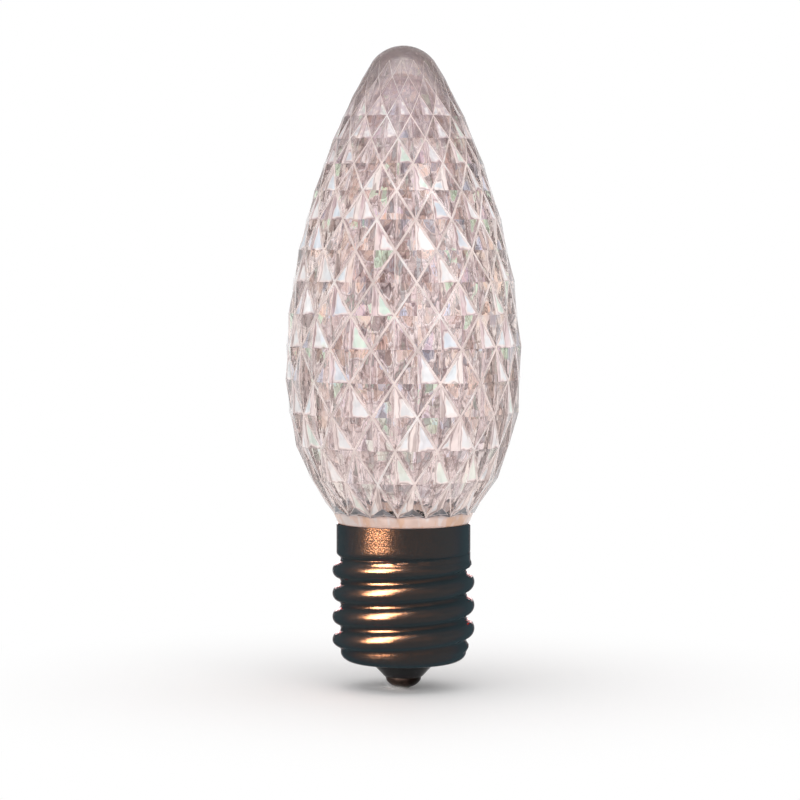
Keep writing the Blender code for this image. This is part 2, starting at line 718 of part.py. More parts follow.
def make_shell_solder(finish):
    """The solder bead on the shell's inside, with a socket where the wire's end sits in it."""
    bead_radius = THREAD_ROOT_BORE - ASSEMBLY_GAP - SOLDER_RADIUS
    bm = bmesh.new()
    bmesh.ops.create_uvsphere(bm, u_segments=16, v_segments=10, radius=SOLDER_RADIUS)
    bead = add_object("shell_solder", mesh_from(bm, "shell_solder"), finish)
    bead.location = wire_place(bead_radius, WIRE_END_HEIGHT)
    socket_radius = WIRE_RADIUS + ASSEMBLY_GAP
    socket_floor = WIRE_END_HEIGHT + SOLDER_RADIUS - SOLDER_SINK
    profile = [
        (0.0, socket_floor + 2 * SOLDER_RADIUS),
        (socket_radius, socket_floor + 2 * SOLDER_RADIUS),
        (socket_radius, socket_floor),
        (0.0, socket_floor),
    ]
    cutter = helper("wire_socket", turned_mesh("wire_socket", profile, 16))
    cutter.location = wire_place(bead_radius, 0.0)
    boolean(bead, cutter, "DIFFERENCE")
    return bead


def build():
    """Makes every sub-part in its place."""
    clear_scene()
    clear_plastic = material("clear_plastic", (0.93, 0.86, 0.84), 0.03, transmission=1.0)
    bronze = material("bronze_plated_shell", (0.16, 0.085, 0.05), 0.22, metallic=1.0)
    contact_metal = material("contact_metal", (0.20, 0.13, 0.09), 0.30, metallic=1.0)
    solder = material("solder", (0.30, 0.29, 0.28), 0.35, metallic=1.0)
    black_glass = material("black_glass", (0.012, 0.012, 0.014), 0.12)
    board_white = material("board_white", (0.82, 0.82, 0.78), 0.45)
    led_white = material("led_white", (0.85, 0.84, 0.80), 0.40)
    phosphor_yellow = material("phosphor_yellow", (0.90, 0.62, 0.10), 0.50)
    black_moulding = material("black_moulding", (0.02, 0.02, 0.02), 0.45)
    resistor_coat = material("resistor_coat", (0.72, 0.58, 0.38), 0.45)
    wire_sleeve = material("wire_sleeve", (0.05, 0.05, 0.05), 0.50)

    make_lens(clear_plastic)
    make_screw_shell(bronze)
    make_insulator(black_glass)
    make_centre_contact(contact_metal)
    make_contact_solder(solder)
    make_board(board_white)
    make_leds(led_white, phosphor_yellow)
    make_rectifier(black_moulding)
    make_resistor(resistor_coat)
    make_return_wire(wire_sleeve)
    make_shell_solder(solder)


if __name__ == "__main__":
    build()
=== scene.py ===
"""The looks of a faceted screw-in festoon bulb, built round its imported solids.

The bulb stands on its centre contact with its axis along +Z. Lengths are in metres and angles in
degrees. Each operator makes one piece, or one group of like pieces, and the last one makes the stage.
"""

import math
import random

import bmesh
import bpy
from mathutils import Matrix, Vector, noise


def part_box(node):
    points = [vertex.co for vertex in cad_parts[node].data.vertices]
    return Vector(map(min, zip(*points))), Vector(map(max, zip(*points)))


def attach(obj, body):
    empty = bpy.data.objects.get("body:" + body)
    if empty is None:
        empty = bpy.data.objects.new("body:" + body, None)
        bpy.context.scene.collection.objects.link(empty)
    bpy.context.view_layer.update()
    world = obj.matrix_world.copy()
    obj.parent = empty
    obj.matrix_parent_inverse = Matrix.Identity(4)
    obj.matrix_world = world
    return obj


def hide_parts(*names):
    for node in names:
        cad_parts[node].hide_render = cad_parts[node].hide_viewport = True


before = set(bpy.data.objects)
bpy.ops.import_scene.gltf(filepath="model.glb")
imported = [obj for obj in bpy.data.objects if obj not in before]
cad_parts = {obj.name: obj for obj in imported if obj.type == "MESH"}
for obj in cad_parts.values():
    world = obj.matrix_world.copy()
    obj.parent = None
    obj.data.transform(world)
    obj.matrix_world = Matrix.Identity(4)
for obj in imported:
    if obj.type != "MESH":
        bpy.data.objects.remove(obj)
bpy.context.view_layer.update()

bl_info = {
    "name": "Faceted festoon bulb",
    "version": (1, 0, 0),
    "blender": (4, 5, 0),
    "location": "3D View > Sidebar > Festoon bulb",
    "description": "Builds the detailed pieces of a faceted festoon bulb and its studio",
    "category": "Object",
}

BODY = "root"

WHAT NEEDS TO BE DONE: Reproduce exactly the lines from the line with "make_lens(clear_plastic)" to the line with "obj.parent = None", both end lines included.

EXERCISE ANSWER:
    make_lens(clear_plastic)
    make_screw_shell(bronze)
    make_insulator(black_glass)
    make_centre_contact(contact_metal)
    make_contact_solder(solder)
    make_board(board_white)
    make_leds(led_white, phosphor_yellow)
    make_rectifier(black_moulding)
    make_resistor(resistor_coat)
    make_return_wire(wire_sleeve)
    make_shell_solder(solder)


if __name__ == "__main__":
    build()
=== scene.py ===
"""The looks of a faceted screw-in festoon bulb, built round its imported solids.

The bulb stands on its centre contact with its axis along +Z. Lengths are in metres and angles in
degrees. Each operator makes one piece, or one group of like pieces, and the last one makes the stage.
"""

import math
import random

import bmesh
import bpy
from mathutils import Matrix, Vector, noise


def part_box(node):
    points = [vertex.co for vertex in cad_parts[node].data.vertices]
    return Vector(map(min, zip(*points))), Vector(map(max, zip(*points)))


def attach(obj, body):
    empty = bpy.data.objects.get("body:" + body)
    if empty is None:
        empty = bpy.data.objects.new("body:" + body, None)
        bpy.context.scene.collection.objects.link(empty)
    bpy.context.view_layer.update()
    world = obj.matrix_world.copy()
    obj.parent = empty
    obj.matrix_parent_inverse = Matrix.Identity(4)
    obj.matrix_world = world
    return obj


def hide_parts(*names):
    for node in names:
        cad_parts[node].hide_render = cad_parts[node].hide_viewport = True


before = set(bpy.data.objects)
bpy.ops.import_scene.gltf(filepath="model.glb")
imported = [obj for obj in bpy.data.objects if obj not in before]
cad_parts = {obj.name: obj for obj in imported if obj.type == "MESH"}
for obj in cad_parts.values():
    world = obj.matrix_world.copy()
    obj.parent = None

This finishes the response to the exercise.